- [Task instructions]:
Print out the material that follows word for word.

- [Provided material]:
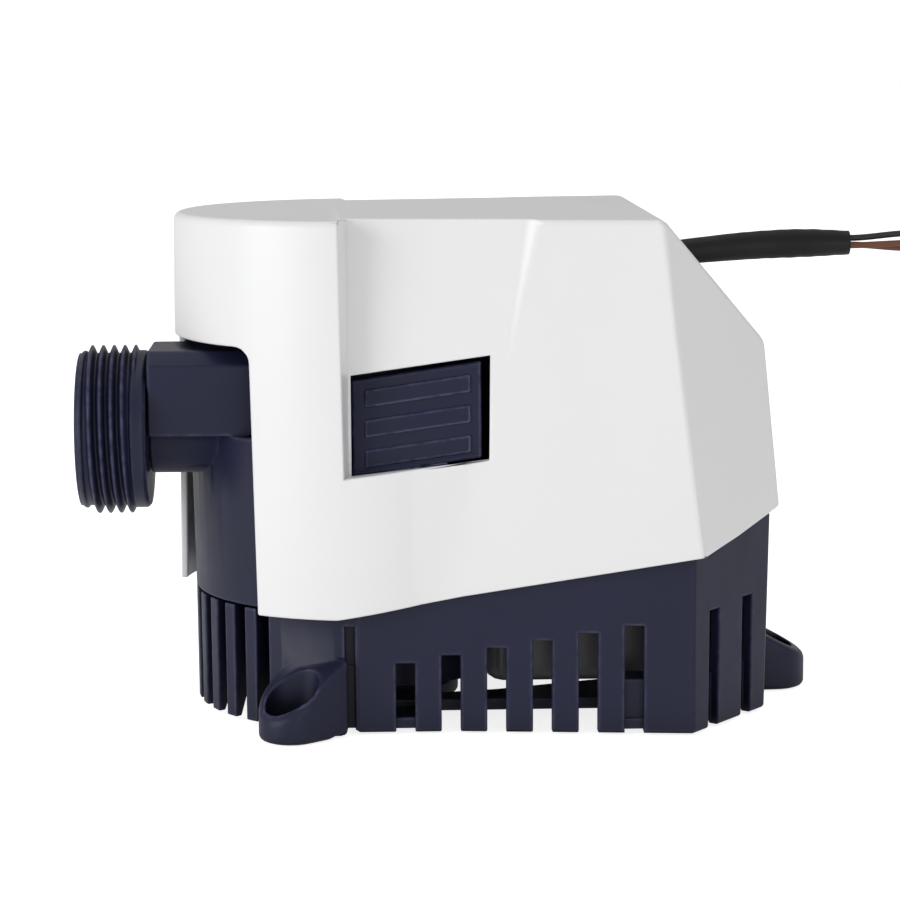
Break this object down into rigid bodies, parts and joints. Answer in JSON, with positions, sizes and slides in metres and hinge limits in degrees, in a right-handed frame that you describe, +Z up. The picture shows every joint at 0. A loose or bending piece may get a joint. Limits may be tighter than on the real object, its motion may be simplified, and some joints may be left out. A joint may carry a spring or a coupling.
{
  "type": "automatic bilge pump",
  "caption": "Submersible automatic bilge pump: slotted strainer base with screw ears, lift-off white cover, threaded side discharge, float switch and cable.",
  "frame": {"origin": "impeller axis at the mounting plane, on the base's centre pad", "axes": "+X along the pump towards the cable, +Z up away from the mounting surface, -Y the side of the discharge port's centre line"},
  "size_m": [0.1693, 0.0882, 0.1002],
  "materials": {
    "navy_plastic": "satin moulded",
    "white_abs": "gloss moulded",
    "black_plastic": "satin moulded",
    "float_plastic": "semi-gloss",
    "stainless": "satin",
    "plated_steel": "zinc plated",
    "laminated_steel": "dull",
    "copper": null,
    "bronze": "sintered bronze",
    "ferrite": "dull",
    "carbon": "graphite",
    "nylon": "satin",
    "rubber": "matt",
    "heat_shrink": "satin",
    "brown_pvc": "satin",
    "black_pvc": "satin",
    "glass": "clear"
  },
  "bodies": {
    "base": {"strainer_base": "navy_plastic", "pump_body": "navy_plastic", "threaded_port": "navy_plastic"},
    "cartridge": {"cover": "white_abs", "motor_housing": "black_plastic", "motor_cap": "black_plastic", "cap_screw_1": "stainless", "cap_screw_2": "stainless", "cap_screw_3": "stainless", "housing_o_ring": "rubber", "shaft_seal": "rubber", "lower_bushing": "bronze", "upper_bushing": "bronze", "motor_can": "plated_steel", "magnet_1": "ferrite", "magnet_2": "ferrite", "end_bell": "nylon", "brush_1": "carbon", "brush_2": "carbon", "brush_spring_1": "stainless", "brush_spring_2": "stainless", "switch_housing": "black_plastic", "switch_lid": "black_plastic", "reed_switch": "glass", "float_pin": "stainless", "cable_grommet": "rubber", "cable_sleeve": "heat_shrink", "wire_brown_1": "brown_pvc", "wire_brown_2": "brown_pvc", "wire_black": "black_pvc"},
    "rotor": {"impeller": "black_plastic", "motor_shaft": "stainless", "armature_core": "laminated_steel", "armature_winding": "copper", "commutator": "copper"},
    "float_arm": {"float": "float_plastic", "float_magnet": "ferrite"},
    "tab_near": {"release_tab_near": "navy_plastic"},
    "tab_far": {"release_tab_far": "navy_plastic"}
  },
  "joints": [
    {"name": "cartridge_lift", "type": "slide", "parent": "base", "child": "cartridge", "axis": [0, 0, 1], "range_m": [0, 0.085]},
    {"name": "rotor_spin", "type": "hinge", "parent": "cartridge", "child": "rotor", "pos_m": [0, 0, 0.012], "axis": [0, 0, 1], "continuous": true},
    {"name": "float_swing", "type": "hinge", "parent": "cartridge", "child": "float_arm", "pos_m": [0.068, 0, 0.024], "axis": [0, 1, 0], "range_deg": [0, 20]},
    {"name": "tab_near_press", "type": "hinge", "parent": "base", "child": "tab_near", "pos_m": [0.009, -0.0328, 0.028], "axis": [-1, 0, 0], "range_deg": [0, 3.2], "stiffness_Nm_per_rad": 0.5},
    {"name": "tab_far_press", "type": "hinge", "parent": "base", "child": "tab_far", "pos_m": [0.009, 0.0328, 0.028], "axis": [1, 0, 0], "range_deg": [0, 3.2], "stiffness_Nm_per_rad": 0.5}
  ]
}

- [Result]:
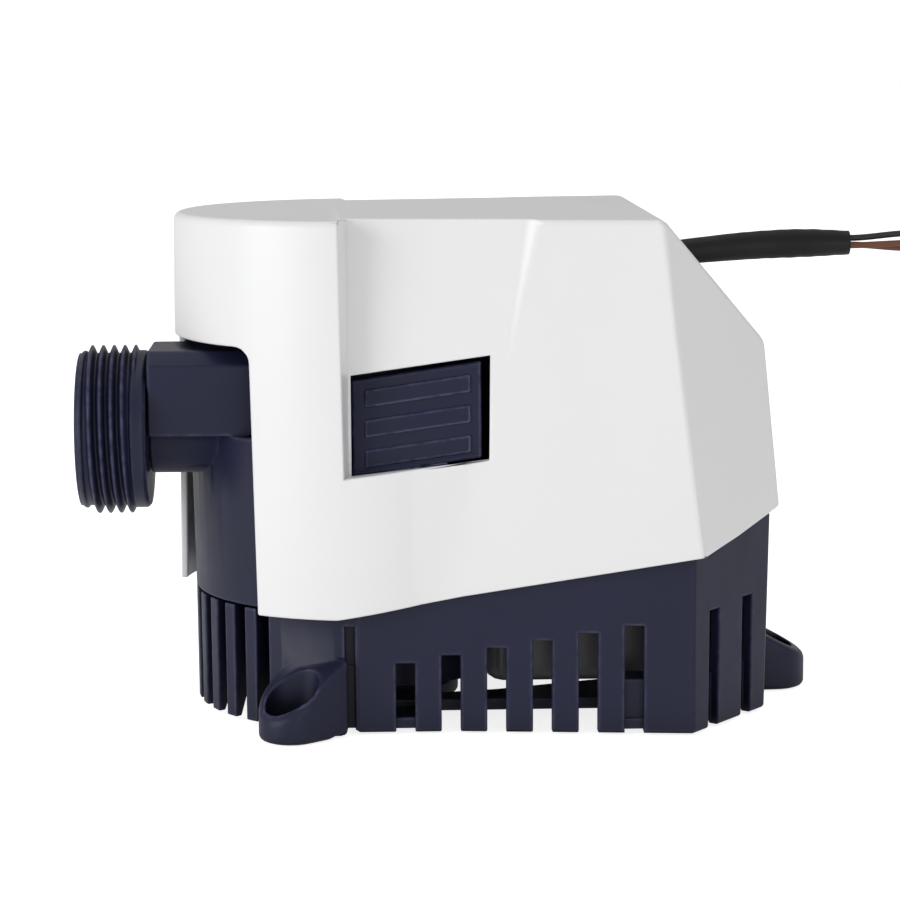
Break this object down into rigid bodies, parts and joints. Answer in JSON, with positions, sizes and slides in metres and hinge limits in degrees, in a right-handed frame that you describe, +Z up. The picture shows every joint at 0. A loose or bending piece may get a joint. Limits may be tighter than on the real object, its motion may be simplified, and some joints may be left out. A joint may carry a spring or a coupling.
{
  "type": "automatic bilge pump",
  "caption": "Submersible automatic bilge pump: slotted strainer base with screw ears, lift-off white cover, threaded side discharge, float switch and cable.",
  "frame": {"origin": "impeller axis at the mounting plane, on the base's centre pad", "axes": "+X along the pump towards the cable, +Z up away from the mounting surface, -Y the side of the discharge port's centre line"},
  "size_m": [0.1693, 0.0882, 0.1002],
  "materials": {
    "navy_plastic": "satin moulded",
    "white_abs": "gloss moulded",
    "black_plastic": "satin moulded",
    "float_plastic": "semi-gloss",
    "stainless": "satin",
    "plated_steel": "zinc plated",
    "laminated_steel": "dull",
    "copper": null,
    "bronze": "sintered bronze",
    "ferrite": "dull",
    "carbon": "graphite",
    "nylon": "satin",
    "rubber": "matt",
    "heat_shrink": "satin",
    "brown_pvc": "satin",
    "black_pvc": "satin",
    "glass": "clear"
  },
  "bodies": {
    "base": {"strainer_base": "navy_plastic", "pump_body": "navy_plastic", "threaded_port": "navy_plastic"},
    "cartridge": {"cover": "white_abs", "motor_housing": "black_plastic", "motor_cap": "black_plastic", "cap_screw_1": "stainless", "cap_screw_2": "stainless", "cap_screw_3": "stainless", "housing_o_ring": "rubber", "shaft_seal": "rubber", "lower_bushing": "bronze", "upper_bushing": "bronze", "motor_can": "plated_steel", "magnet_1": "ferrite", "magnet_2": "ferrite", "end_bell": "nylon", "brush_1": "carbon", "brush_2": "carbon", "brush_spring_1": "stainless", "brush_spring_2": "stainless", "switch_housing": "black_plastic", "switch_lid": "black_plastic", "reed_switch": "glass", "float_pin": "stainless", "cable_grommet": "rubber", "cable_sleeve": "heat_shrink", "wire_brown_1": "brown_pvc", "wire_brown_2": "brown_pvc", "wire_black": "black_pvc"},
    "rotor": {"impeller": "black_plastic", "motor_shaft": "stainless", "armature_core": "laminated_steel", "armature_winding": "copper", "commutator": "copper"},
    "float_arm": {"float": "float_plastic", "float_magnet": "ferrite"},
    "tab_near": {"release_tab_near": "navy_plastic"},
    "tab_far": {"release_tab_far": "navy_plastic"}
  },
  "joints": [
    {"name": "cartridge_lift", "type": "slide", "parent": "base", "child": "cartridge", "axis": [0, 0, 1], "range_m": [0, 0.085]},
    {"name": "rotor_spin", "type": "hinge", "parent": "cartridge", "child": "rotor", "pos_m": [0, 0, 0.012], "axis": [0, 0, 1], "continuous": true},
    {"name": "float_swing", "type": "hinge", "parent": "cartridge", "child": "float_arm", "pos_m": [0.068, 0, 0.024], "axis": [0, 1, 0], "range_deg": [0, 20]},
    {"name": "tab_near_press", "type": "hinge", "parent": "base", "child": "tab_near", "pos_m": [0.009, -0.0328, 0.028], "axis": [-1, 0, 0], "range_deg": [0, 3.2], "stiffness_Nm_per_rad": 0.5},
    {"name": "tab_far_press", "type": "hinge", "parent": "base", "child": "tab_far", "pos_m": [0.009, 0.0328, 0.028], "axis": [1, 0, 0], "range_deg": [0, 3.2], "stiffness_Nm_per_rad": 0.5}
  ]
}